* _BRIEF_:
Search the data for the string "axes" and gather each line it is in.
— START OF COLLECTED DATA —
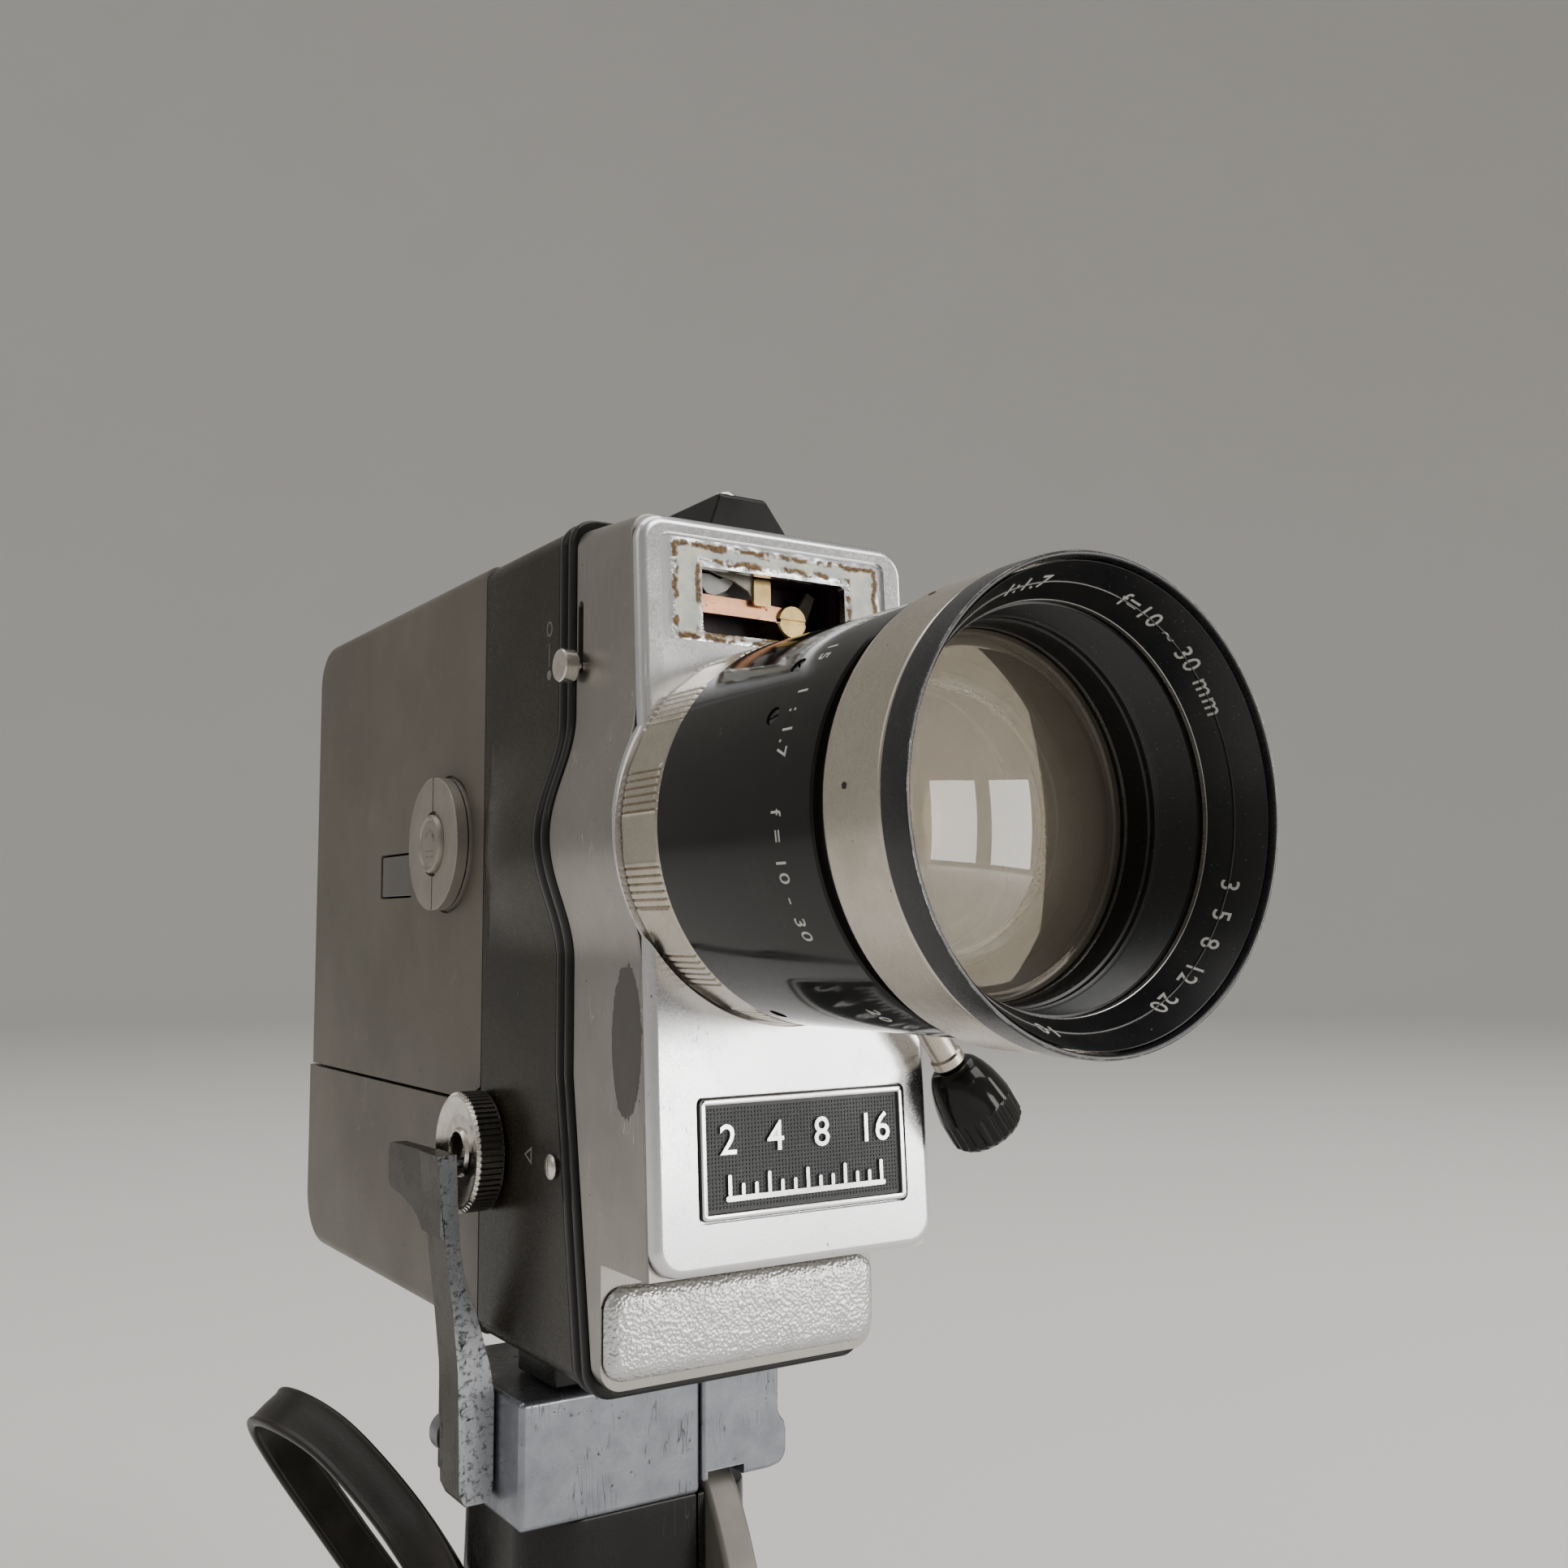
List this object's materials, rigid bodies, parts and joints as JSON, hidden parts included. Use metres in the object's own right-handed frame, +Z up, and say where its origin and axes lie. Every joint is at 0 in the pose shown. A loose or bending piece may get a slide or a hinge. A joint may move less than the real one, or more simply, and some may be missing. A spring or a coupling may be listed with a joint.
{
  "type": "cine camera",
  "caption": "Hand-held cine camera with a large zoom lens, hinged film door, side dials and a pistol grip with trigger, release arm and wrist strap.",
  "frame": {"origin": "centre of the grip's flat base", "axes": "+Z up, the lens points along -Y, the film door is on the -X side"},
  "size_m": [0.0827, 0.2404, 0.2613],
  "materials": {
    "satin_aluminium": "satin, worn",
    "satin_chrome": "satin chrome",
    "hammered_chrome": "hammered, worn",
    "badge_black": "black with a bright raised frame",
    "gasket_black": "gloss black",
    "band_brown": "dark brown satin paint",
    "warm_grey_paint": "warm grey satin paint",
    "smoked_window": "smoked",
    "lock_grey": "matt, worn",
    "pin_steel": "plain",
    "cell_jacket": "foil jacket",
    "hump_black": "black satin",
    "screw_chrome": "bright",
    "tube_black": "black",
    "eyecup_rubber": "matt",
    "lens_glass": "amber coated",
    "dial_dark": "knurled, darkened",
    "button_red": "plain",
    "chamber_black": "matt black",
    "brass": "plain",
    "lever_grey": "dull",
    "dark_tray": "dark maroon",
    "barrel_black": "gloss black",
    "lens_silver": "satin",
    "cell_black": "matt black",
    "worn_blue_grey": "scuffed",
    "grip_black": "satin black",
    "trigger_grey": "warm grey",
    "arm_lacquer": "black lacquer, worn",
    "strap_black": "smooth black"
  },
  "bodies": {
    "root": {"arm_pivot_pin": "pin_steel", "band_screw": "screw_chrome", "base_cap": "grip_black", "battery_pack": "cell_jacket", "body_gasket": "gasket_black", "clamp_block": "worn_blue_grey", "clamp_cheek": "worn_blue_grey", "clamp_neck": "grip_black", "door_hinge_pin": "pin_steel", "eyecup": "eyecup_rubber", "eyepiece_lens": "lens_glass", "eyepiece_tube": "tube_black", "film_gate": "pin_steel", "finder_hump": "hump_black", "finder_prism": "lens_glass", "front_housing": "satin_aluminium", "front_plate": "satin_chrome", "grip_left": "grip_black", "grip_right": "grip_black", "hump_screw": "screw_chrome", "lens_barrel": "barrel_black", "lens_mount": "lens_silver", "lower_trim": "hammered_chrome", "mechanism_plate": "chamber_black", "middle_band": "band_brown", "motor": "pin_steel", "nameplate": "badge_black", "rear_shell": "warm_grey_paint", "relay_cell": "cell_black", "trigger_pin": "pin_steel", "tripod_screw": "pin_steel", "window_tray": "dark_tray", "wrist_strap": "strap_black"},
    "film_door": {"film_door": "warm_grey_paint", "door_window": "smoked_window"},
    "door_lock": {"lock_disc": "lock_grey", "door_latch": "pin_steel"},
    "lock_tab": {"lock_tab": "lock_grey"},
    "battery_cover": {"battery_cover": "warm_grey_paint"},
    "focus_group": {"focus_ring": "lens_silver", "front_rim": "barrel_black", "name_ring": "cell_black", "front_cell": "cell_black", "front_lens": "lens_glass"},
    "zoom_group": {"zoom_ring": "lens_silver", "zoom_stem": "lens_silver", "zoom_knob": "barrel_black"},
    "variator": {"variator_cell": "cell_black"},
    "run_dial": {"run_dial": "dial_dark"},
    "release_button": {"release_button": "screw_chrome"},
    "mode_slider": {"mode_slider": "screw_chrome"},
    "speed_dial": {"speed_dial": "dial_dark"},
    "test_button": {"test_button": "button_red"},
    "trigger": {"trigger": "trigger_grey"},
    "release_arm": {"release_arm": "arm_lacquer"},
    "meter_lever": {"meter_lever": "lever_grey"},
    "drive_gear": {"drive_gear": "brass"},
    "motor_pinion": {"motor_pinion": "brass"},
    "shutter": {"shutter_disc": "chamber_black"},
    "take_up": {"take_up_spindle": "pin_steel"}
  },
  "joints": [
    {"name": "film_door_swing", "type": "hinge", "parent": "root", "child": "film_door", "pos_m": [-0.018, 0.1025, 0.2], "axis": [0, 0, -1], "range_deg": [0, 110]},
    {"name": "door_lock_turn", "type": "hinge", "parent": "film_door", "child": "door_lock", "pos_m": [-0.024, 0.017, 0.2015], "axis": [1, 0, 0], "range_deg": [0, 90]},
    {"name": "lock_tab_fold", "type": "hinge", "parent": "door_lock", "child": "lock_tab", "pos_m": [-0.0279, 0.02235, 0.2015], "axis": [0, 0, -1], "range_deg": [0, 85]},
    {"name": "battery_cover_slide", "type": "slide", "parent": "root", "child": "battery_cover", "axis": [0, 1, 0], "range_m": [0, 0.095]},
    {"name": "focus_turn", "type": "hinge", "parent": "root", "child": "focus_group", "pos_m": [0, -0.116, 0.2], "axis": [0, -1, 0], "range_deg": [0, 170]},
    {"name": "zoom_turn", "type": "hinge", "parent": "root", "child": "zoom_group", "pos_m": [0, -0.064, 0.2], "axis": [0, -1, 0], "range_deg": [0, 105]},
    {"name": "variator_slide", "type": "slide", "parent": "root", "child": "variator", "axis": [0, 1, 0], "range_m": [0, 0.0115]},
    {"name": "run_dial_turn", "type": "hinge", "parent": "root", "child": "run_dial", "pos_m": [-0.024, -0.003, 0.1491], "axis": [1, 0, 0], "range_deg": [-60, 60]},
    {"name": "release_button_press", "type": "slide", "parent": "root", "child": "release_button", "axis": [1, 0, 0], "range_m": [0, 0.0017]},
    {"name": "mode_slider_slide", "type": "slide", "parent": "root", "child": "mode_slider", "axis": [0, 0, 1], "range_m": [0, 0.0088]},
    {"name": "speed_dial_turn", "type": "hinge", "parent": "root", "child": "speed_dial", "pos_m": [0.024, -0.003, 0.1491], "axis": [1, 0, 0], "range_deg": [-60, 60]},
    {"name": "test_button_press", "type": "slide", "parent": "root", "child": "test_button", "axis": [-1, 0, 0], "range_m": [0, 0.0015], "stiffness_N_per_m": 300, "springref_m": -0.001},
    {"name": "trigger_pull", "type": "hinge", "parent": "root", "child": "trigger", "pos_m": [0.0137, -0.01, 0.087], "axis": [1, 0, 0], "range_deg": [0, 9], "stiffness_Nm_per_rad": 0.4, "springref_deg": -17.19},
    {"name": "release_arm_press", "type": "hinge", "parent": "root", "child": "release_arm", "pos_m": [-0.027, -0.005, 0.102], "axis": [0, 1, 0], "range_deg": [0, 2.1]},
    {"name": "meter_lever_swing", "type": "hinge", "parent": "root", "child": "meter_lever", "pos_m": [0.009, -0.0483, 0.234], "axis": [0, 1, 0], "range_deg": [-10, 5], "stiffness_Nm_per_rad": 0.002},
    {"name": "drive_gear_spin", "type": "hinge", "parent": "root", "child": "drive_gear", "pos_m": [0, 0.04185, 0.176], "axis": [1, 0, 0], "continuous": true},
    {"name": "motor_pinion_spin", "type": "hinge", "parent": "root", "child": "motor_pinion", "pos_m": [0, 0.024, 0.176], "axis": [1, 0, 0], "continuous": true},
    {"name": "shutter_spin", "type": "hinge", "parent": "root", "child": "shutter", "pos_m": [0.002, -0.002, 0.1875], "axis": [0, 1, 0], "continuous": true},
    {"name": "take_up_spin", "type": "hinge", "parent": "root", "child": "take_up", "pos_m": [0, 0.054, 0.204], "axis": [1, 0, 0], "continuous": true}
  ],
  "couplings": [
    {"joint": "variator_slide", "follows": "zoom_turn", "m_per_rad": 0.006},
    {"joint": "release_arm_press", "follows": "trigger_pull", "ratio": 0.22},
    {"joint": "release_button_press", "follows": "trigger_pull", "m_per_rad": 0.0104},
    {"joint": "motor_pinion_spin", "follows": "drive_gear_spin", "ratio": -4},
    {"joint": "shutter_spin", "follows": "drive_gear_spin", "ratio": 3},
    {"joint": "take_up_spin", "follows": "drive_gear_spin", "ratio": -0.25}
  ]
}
— END OF COLLECTED DATA —
* _RESULT OF THE TASK_:
List this object's materials, rigid bodies, parts and joints as JSON, hidden parts included. Use metres in the object's own right-handed frame, +Z up, and say where its origin and axes lie. Every joint is at 0 in the pose shown. A loose or bending piece may get a slide or a hinge. A joint may move less than the real one, or more simply, and some may be missing. A spring or a coupling may be listed with a joint.
  "frame": {"origin": "centre of the grip's flat base", "axes": "+Z up, the lens points along -Y, the film door is on the -X side"},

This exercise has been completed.